Seventh, it is important to recognize that the PRB does not have a clear protocol for conducting effective, timely, and transparent investigations regarding the response of police and campus leadership to protest activity. When the Chancellor requested that the PRB investigate the November 9 incident, the Board Chair, with assistance from Board members, began to design the investigation procedure. Considerable time and energy was spent by PRB members negotiating over the contours of the investigatory process. This prolonged the investigation and ultimately the publication of a final Report. The failure to have an investigatory procedure in place resulted in confusion and miscommunication with faculty members and others asked to participate in the investigation.

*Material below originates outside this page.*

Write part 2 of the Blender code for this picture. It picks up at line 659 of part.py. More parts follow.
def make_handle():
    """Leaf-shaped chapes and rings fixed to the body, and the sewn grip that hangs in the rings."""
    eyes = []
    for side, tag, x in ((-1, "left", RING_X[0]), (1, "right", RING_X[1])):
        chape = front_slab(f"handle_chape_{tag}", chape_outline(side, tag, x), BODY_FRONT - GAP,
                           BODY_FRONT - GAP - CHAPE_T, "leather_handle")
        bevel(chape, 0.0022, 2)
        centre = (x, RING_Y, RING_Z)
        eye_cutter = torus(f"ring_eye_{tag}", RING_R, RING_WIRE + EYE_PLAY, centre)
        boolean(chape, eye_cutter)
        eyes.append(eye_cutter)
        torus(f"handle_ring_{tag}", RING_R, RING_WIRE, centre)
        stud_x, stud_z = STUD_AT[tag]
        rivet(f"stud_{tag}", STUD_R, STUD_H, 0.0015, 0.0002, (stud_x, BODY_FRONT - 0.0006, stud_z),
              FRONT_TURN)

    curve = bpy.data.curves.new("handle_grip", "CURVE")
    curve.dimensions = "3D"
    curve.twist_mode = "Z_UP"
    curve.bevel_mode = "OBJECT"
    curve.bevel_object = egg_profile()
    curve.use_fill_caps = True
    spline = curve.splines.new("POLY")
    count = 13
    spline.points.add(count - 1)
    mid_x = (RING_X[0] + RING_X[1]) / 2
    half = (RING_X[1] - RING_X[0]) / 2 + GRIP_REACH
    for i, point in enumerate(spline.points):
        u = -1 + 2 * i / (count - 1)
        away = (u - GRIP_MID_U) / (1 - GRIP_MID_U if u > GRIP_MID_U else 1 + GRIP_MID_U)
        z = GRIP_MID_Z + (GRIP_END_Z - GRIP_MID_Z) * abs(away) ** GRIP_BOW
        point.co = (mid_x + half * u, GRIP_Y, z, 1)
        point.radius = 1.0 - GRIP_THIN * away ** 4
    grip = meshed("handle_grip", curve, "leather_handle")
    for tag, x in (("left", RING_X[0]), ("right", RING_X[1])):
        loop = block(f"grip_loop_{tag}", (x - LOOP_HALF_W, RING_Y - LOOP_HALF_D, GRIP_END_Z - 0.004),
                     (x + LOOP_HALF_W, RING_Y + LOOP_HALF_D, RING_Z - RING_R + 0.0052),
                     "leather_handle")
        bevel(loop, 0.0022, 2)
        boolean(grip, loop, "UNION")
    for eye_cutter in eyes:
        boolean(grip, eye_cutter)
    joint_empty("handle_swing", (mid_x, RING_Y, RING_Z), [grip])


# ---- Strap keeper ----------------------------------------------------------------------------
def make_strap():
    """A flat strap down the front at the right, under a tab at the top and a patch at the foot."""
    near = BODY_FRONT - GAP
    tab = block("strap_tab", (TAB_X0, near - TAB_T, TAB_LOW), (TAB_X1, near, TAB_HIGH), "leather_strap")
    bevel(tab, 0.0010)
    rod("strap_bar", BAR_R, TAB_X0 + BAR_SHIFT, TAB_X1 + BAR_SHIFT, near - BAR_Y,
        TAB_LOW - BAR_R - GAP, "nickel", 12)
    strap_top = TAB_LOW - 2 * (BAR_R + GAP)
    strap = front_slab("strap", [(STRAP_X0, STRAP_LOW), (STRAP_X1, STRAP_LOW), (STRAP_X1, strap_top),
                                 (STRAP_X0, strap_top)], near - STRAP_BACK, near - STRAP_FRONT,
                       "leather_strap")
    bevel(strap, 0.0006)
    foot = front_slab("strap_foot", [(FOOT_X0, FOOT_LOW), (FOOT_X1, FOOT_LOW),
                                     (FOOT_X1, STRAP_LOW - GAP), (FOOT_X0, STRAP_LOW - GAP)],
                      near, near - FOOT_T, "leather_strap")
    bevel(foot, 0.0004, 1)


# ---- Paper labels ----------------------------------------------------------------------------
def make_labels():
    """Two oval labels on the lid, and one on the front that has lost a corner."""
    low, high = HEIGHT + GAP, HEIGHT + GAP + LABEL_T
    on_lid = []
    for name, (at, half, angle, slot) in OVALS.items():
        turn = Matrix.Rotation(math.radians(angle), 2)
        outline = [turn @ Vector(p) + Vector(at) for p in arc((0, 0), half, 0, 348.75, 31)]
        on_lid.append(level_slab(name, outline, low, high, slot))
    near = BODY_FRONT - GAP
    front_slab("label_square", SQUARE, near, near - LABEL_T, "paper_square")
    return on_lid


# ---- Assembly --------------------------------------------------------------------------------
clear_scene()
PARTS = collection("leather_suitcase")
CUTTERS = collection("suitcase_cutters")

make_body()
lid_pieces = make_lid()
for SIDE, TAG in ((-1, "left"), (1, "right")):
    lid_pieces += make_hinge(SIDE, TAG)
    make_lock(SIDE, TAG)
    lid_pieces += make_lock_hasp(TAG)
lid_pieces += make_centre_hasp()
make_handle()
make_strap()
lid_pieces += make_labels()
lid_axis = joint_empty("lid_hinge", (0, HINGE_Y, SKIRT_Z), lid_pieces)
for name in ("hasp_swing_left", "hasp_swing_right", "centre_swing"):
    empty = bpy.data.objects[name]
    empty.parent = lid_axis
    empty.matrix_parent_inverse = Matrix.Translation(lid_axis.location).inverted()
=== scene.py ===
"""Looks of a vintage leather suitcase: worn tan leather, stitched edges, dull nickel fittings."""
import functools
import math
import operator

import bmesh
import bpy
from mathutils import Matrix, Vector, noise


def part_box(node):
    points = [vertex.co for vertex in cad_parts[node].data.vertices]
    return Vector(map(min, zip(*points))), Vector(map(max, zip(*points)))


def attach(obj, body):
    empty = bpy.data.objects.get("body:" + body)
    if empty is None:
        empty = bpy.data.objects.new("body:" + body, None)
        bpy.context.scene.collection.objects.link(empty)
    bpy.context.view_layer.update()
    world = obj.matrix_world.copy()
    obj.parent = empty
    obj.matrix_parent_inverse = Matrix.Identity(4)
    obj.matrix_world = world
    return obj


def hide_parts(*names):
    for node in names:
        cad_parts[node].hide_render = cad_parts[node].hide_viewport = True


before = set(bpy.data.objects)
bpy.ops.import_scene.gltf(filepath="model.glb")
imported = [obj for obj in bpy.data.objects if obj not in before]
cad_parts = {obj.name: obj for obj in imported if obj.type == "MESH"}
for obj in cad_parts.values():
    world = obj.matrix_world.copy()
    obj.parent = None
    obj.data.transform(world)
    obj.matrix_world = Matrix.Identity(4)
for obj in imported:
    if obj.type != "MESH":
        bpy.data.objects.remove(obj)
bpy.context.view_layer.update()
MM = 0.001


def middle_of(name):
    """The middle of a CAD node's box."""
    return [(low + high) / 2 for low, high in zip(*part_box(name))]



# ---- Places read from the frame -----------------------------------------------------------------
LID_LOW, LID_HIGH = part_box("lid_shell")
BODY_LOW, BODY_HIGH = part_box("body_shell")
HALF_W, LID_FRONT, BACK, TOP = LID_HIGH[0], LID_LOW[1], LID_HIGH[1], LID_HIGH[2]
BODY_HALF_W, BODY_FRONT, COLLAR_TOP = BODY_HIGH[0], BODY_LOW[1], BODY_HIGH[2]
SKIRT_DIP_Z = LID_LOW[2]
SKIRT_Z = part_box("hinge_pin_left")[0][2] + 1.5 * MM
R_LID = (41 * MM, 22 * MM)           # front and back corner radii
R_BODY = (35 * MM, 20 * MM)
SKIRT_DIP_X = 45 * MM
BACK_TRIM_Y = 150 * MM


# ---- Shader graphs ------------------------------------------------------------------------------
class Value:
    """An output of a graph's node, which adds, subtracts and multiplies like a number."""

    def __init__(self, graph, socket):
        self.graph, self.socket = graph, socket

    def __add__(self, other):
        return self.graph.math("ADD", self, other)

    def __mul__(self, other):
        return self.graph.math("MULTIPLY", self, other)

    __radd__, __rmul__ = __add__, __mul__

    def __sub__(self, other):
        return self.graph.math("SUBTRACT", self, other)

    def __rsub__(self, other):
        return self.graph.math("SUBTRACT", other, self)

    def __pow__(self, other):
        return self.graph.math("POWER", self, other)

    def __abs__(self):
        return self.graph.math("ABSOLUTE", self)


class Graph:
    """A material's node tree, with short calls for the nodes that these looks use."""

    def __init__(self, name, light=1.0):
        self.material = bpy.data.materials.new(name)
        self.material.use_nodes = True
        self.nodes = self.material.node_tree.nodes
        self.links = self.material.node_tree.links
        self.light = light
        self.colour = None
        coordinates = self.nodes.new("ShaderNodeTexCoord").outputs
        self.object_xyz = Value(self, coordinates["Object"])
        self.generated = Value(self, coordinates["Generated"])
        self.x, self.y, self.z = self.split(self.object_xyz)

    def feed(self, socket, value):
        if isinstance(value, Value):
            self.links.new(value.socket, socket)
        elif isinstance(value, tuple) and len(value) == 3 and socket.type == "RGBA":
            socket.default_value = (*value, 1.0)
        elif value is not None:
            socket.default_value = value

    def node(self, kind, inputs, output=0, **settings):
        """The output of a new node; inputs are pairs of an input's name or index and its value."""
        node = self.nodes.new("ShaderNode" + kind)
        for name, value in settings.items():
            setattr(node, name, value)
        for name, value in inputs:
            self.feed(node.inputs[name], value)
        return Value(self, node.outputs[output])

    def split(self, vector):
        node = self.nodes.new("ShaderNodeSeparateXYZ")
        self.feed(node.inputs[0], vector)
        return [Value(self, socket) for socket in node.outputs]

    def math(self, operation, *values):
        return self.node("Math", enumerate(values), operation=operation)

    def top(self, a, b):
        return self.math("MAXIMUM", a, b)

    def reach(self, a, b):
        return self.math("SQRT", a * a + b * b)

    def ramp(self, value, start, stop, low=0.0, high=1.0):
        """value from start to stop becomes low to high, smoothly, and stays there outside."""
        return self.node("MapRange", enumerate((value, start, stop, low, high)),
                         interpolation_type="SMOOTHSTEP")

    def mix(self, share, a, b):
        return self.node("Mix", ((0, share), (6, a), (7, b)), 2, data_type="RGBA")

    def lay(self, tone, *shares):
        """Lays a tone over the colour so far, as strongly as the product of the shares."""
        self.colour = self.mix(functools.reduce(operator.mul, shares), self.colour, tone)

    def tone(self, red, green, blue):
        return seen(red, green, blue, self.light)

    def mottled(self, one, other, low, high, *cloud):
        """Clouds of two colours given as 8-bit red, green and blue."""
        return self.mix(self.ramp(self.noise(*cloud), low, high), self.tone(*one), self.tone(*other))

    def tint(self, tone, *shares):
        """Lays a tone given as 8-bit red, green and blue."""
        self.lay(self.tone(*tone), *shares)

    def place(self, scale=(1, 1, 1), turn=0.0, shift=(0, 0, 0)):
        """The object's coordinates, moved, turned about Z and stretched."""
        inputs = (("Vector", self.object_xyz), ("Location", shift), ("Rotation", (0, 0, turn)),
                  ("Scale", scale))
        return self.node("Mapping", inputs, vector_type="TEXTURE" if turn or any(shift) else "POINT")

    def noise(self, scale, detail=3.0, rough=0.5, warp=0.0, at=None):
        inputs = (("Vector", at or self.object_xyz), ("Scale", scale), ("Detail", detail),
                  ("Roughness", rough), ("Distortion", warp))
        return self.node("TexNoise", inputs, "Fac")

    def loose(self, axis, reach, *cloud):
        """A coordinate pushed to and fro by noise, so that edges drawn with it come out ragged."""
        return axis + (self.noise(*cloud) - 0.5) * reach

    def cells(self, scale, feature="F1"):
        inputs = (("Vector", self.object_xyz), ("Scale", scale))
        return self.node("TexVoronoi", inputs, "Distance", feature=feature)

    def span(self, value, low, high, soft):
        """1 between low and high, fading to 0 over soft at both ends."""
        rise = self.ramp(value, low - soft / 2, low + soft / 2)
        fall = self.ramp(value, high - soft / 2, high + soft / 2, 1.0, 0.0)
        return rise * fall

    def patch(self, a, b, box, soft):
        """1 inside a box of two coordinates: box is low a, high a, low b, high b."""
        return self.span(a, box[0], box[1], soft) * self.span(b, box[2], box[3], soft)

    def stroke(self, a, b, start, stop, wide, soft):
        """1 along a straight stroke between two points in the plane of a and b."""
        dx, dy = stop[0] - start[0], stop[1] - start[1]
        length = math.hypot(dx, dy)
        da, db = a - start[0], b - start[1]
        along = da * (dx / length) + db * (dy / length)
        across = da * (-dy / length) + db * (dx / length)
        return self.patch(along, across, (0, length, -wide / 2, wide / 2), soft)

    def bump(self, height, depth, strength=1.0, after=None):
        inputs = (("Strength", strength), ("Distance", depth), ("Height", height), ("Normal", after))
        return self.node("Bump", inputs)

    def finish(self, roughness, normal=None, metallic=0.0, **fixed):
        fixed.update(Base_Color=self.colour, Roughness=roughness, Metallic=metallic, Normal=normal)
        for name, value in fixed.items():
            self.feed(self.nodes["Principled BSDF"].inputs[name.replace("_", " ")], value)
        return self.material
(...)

Additionally, certain hearings and testimony were not recorded or transcribed even though some Board members believed recordings and transcriptions would enhance the investigation. Accordingly, written guidelines for PRB procedures should be developed before the next investigation. Such guidelines should be established through a transparent process that encourages student, faculty, Administration, and police input. The guidelines should specify the role of individual PRB members including the Board Chair.

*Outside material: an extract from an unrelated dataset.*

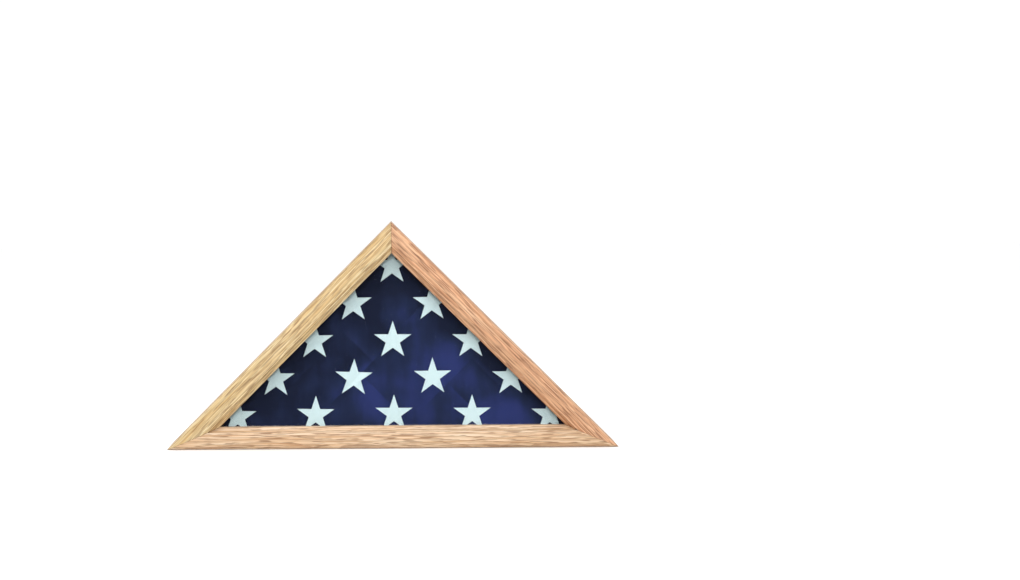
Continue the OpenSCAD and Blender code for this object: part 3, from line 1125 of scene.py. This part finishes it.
@dataclass
class FoldedFlag:
    """A large cotton flag folded to a triangle, star field outwards.

    Attributes:
        case: The case's planes and widths.
        finishes: The materials.
        cloth_w: Width of the open flag.
        cloth_l: Length of the open flag.
        grid: Cells along one leg of the outer layers.
        inner_grid: Cells along one leg of the hidden layers.
        star_r: Radius of a star's points.
        star_pitch: Distance between stars in a row.
        row_pitch: Distance between rows.
        first_row: Height of the lowest row.
        rows: Number of rows, and of stars in the lowest one.
        stitch_t: Height of the embroidery over the cloth.
        front_gap: Space between the glass and the middle of the front layer.
        back_gap: Space between the felt and the rear layer.
        hidden_gap: Space that the coarser hidden layers keep from both faces.
        apex_sink: How much deeper the front layer lies at the top corner.
        crop: Height of the corner that the case cuts off the flag's triangle.
        creases: The pressed fold lines.
        painted_patches: The patches of painted light and painted shade.
    """

    case: CaseFrame
    finishes: Finishes
    cloth_w: float = 1524 * MM
    cloth_l: float = 2896 * MM
    grid: int = 196
    inner_grid: int = 18
    star_r: float = 28.7 * MM
    star_pitch: float = 114.6 * MM
    row_pitch: float = 54.1 * MM
    first_row: float = 48.5 * MM
    rows: int = 5
    stitch_t: float = 0.7 * MM
    front_gap: float = 3.0 * MM
    back_gap: float = 3.2 * MM
    hidden_gap: float = 3.0 * MM
    apex_sink: float = 7.0 * MM
    crop: float = 3.3 * MM
    creases: Sequence[Crease] = (
        Crease(-92, 62, 104, True, 1.1, 2.6),
        Crease(-42, 102, 52, False, -0.9, 2.4),
        Crease(82, 92, 60, False, -0.8, 2.4),
        Crease(18, 182, 40, True, -0.7, 2.2),
        Crease(-70, 168, 62, False, 0.6, 3.0),
        Crease(46, 58, 96, True, 0.7, 3.0),
        Crease(118, 128, 74, False, 0.6, 3.0),
        Crease(-168, 70, 80, True, 0.5, 3.2),
    )
    # Soft patches of painted light, and of painted shade where the amount is negative
    painted_patches: Sequence[PaintedPatch] = (
        PaintedPatch(-22, 70, 30, 52, 0.55),
        PaintedPatch(38, 84, 26, 40, 0.3),
        PaintedPatch(150, 76, 34, 46, 0.4),
        PaintedPatch(188, 46, 30, 20, 0.35),
        PaintedPatch(26, 180, 22, 40, 0.3),
        PaintedPatch(86, 130, 26, 34, 0.3),
        PaintedPatch(-80, 60, 24, 26, 0.15),
        PaintedPatch(-100, 134, 46, 40, -0.55),
        PaintedPatch(-160, 74, 60, 30, -0.25),
        PaintedPatch(-34, 196, 34, 40, -0.45),
        PaintedPatch(0, 250, 50, 34, -0.5),
        PaintedPatch(70, 196, 30, 30, -0.2),
    )

    def __post_init__(self) -> None:
        """Reads the flag's space from the frame."""
        low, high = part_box("folded_flag")
        self.low, self.high = low, high
        self.stop_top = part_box("glass_stop_bottom")[1]
        self.half = self.high.z - self.low.z + self.crop
        self.apex = self.low.z + self.half
        self.leg = self.half * math.sqrt(2)

    def front_depth(self, x: float, z: float) -> float:
        """Returns the depth of the front layer: pressed near the glass, falling off to its folds."""
        edge = (self.apex - z - abs(x)) / math.sqrt(2)
        foot = z - self.low.z
        roll = 3.0 * MM * (1 - smoothstep(0, 18 * MM, edge))
        roll += 1.2 * MM * (1 - smoothstep(0, 20 * MM, foot))
        roll += self.apex_sink * (1 - smoothstep(30 * MM, 84 * MM, self.apex - z))
        spot = Vector((x * 9, 0.3, z * 9))
        wave = 1.5 * MM * noise.noise(spot) + 0.5 * MM * noise.noise(spot * 2.7)
        drag = 0.35 * MM * noise.noise(Vector((x * 60, 1.7, z * 9)))
        pressed = sum(c.sink(x / MM, z / MM) for c in self.creases) * MM
        return self.case.glass + self.front_gap + roll + wave + drag + pressed

    def back_depth(self, x: float, z: float) -> float:
        """Returns the depth of the rear layer, with the tucked end's edge across it."""
        edge = (self.apex - z - abs(x)) / math.sqrt(2)
        roll = 5.0 * MM * (1 - smoothstep(0, 24 * MM, edge))
        spot = Vector((x * 8, 5.3, z * 8))
        wave = 1.2 * MM * noise.noise(spot) + 0.4 * MM * noise.noise(spot * 3)
        tuck = 1.6 * MM * smoothstep(-3.2 * MM, 3.2 * MM, x + 30 * MM - 0.45 * (z - self.low.z))
        return self.high.y - self.back_gap - roll + wave + tuck

    def corner_grid(self, cells: int) -> tuple[list[Point2], list[list[int]]]:
        """Lays a grid over the triangle, square to its legs.

        Args:
            cells: Cells along one leg.

        Returns:
            The points, across and up, and the faces.
        """
        numbers: dict[tuple[int, int], int] = {}
        points: list[Point2] = []
        step = self.leg / cells * math.sqrt(0.5)
        for i in range(cells + 1):
            for j in range(cells + 1 - i):
                numbers[i, j] = len(points)
                points.append(((j - i) * step, self.apex - (i + j) * step))
        faces = []
        for i in range(cells):
            for j in range(cells - i):
                corner = [numbers[i, j], numbers[i + 1, j]]
                if i + j + 2 <= cells:
                    corner.append(numbers[i + 1, j + 1])
                faces.append([*corner, numbers[i, j + 1]])
        return points, faces

    def painted_light_at(self, x: float, z: float) -> float:
        """Returns the painted light and shade at a point: painted shade along the folded edges,
        painted light and shade beside the creases, and the painted patches.
        """
        edge = (self.apex - z - abs(x)) / math.sqrt(2) / MM
        # Painted shade along the folded edges
        fold_edge_shade = -0.5 * (1 - smoothstep(14, 62, edge))
        # Painted light and shade on the facets beside the creases
        pressed = 0.3 * sum(c.tone(x / MM, z / MM) for c in self.creases)
        return fold_edge_shade + pressed + sum(b.at(x / MM, z / MM) for b in self.painted_patches)

    def foot_at(self, y: float) -> float:
        """Returns the lowest height that a layer may have, above the wall or the glass stop."""
        over_stop = self.stop_top.z + 0.5 * MM
        return over_stop if y < self.stop_top.y + 0.5 * MM else self.low.z

    def cloth(self) -> Piece:
        """Builds the whole cloth as its folded layers, from the glass to the lining."""
        layer_area = self.leg ** 2 / 2
        layers = round(self.cloth_w * self.cloth_l / layer_area)
        fine_points, fine_faces = self.corner_grid(self.grid)
        rough_points, rough_faces = self.corner_grid(self.inner_grid)
        points: list[Vector] = []
        faces: list[list[int]] = []
        reach = self.high.x
        for k in range(layers):
            share = k / (layers - 1)
            outer = k in (0, layers - 1)
            flat, cells = (fine_points, fine_faces) if outer else (rough_points, rough_faces)
            start = len(points)
            for x, z in flat:
                front, back = self.front_depth(x, z), self.back_depth(x, z)
                if not outer:
                    # The hidden layers are coarser, so they keep clear of the faces
                    front, back = front + self.hidden_gap, back - self.hidden_gap
                y = front + (back - front) * share
                if not outer:
                    y += 0.25 * MM * noise.noise(Vector((x * 30, k * 3.1, z * 30)))
                x = max(-reach, min(reach, x))
                points.append(Vector((x, y, max(z, self.foot_at(y)))))
            faces += [[start + n for n in face] for face in cells]
        mesh = raw_mesh("flag_cloth", points, faces)
        # Painted light and shade for the bunting's colour, on every point of the cloth
        nap = mesh.attributes.new("painted_light_and_shade", "FLOAT", "POINT")
        nap.data.foreach_set("value", [self.painted_light_at(p.x, p.z) for p in points])
        self.join_folds(mesh, layers)
        return link_piece("flag_cloth", mesh, 60.0)

    def join_folds(self, mesh: Mesh, layers: int) -> None:
        """Joins each hidden layer to the next with a round fold, along alternate legs."""
        fine = (self.grid + 1) * (self.grid + 2) // 2
        rough = (self.inner_grid + 1) * (self.inner_grid + 2) // 2
        cells = self.inner_grid
        starts = [0, *[fine + rough * k for k in range(layers - 2)]]
        first_column = list(range(cells + 1))
        row_starts = [0]
        for i in range(cells):
            row_starts.append(row_starts[-1] + cells + 1 - i)
        with opened(mesh) as made:
            for k in range(1, layers - 2):
                made.verts.ensure_lookup_table()
                right = k % 2 == 0
                numbers = first_column if right else row_starts
                near = [made.verts[starts[k] + n] for n in numbers]
                far = [made.verts[starts[k + 1] + n] for n in numbers]
                push = Vector((1 if right else -1, 0, 1)).normalized() * 0.55 * MM
                middle = [made.verts.new((a.co + b.co) / 2 + push) for a, b in zip(near, far)]
                for m in range(cells):
                    made.faces.new((near[m], near[m + 1], middle[m + 1], middle[m]))
                    made.faces.new((middle[m], middle[m + 1], far[m + 1], far[m]))

    def star(
        self, centre: Point2, turn: float, depth: Callable[[float, float], float], out: float
    ) -> tuple[list[Vector], list[list[int]]]:
        """Builds one embroidered star on a layer of cloth.

        Args:
            centre: Its middle, across and up.
            turn: How far it leans, in radians.
            depth: Depth of the cloth at a point.
            out: -1 towards the glass, 1 towards the back.

        Returns:
            Its points and faces.
        """
        inner_r = self.star_r * math.sin(math.radians(18)) / math.sin(math.radians(54))
        corners = []
        for k in range(10):
            angle = math.pi / 2 + turn + k * math.pi / 5
            r = self.star_r if k % 2 == 0 else inner_r
            corners.append(Vector((r * math.cos(angle), r * math.sin(angle))))
        per_edge = 9
        rim = []
        for k in range(10):
            a, b = corners[k], corners[(k + 1) % 10]
            rim += [a.lerp(b, m / per_edge) for m in range(per_edge)]
        # Share of the way out, and share of the full stitch height: a raised border, then fill
        steps = ((1.0, -0.25), (0.995, 0.55), (0.975, 0.9), (0.94, 1.0), (0.9, 0.96),
                 (0.86, 0.74), (0.82, 0.68), (0.66, 0.74), (0.48, 0.8), (0.3, 0.84), (0.14, 0.85))
        points: list[Vector] = []
        for scale, height in steps:
            for p in rim:
                x, z = centre[0] + p.x * scale, centre[1] + p.y * scale
                points.append(Vector((x, depth(x, z) + out * self.stitch_t * height, z)))
        count = len(rim)
        return points, [*tube_faces(count, len(steps)), ring_cap(count, len(steps) - 1)]

    def star_field(
        self, name: str, depth: Callable[[float, float], float], out: float, seed: float
    ) -> Piece:
        """Builds the rows of stars that show on one face, cut off where the cloth folds over."""
        points: list[Vector] = []
        faces: list[list[int]] = []
        for row in range(self.rows):
            count = self.rows - row
            for k in range(count):
                across = (k - (count - 1) / 2) * self.star_pitch
                lean = noise.noise(Vector((across * 40, seed, row * 3.3)))
                drop = 3 * MM * (across / (2 * self.star_pitch)) ** 2
                up = self.first_row + row * self.row_pitch - drop + 1.5 * MM * lean
                # The lower rows lie a little to one side, as the last folds pulled them
                slip = 2.2 * MM * (1 - row / (self.rows - 1))
                middle = (across + slip + 1.2 * MM * lean, up)
                made, cells = self.star(middle, 0.05 * lean, depth, out)
                faces += [[len(points) + n for n in cell] for cell in cells]
                points += made
        mesh = raw_mesh(name, points, faces)
        folds = Vector((0, 0, self.apex - 1.0 * MM))
        cuts = (
            (folds, Vector((1, 0, 1))),
            (folds, Vector((-1, 0, 1))),
            (Vector((0, 0, self.stop_top.z + 1.5 * MM)), Vector((0, 0, -1))),
        )
        with opened(mesh) as made:
            bmesh.ops.recalc_face_normals(made, faces=made.faces)
            for at, normal in cuts:
                bmesh.ops.bisect_plane(
                    made, geom=[*made.verts, *made.edges, *made.faces], dist=0.001 * MM,
                    plane_co=at, plane_no=normal, clear_outer=True)
        return link_piece(name, mesh, 50.0)

    def build(self) -> None:
        cloth = settle(self.cloth(), "case", self.finishes.bunting,
                       ["folded_flag"])
        front = settle(self.star_field("flag_stars_front", self.front_depth, -1, 0.7),
                       "case", self.finishes.thread)
        back = settle(self.star_field("flag_stars_back", self.back_depth, 1, 4.1),
                      "case", self.finishes.thread)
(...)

The lack of protocols was also reflected in the way campus leadership communicated with the Board. On a number of occasions, campus leadership refused to answer questions or speak directly with Board members, other than the Chair. The Board Chair had conversations with UC Berkeley Counsel Chris Patti and perhaps with other members of the Administration, to which members of the Board were not privy, compromising the transparency and reliability of the investigation. Also of concern is the fact that campus leadership paid private outside counsel to prepare testimony on behalf of UCPD, while comparable resources were not available for students or faculty participating in the investigation process. The PRB process was intended as a search for the truth, but the campus leadership assisted only one set of stakeholders in presenting its story to us.

In conclusion, the University’s use of force on November 9 was unjustified because it rested on faulty factual assumptions and questionable legal premises. Establishing a blanket “no encampment” policy days before November 9, while making no attempt to engage in a meaningful and constructive dialogue with students and faculty about the substantive issues underlying the protest, was a thoroughly ineffective approach to the announced protest action. Going forward UC Berkeley campus leaders should carefully consider how to promote and encourage an atmosphere in which free speech and expression is valued and supported. Campus leadership should recognize that they share many of the same goals as the protestors – sustaining and growing a premier public university. Accordingly, the response of the Administration to protests should be crafted with an eye toward collaborating with students and faculty to achieve common ends and not simply to squelch peaceful assembly and speech because it may violate a “no encampment” policy. Further, if campus leadership is serious about curtailing the use of force by law enforcement, an independent, transparent, and sufficiently staffed PRB must be in place, guided by clear written protocols. Most importantly, never again can there be a recurrence of the type of uncalled-for violence by campus police that we witnessed on November 9, 2011.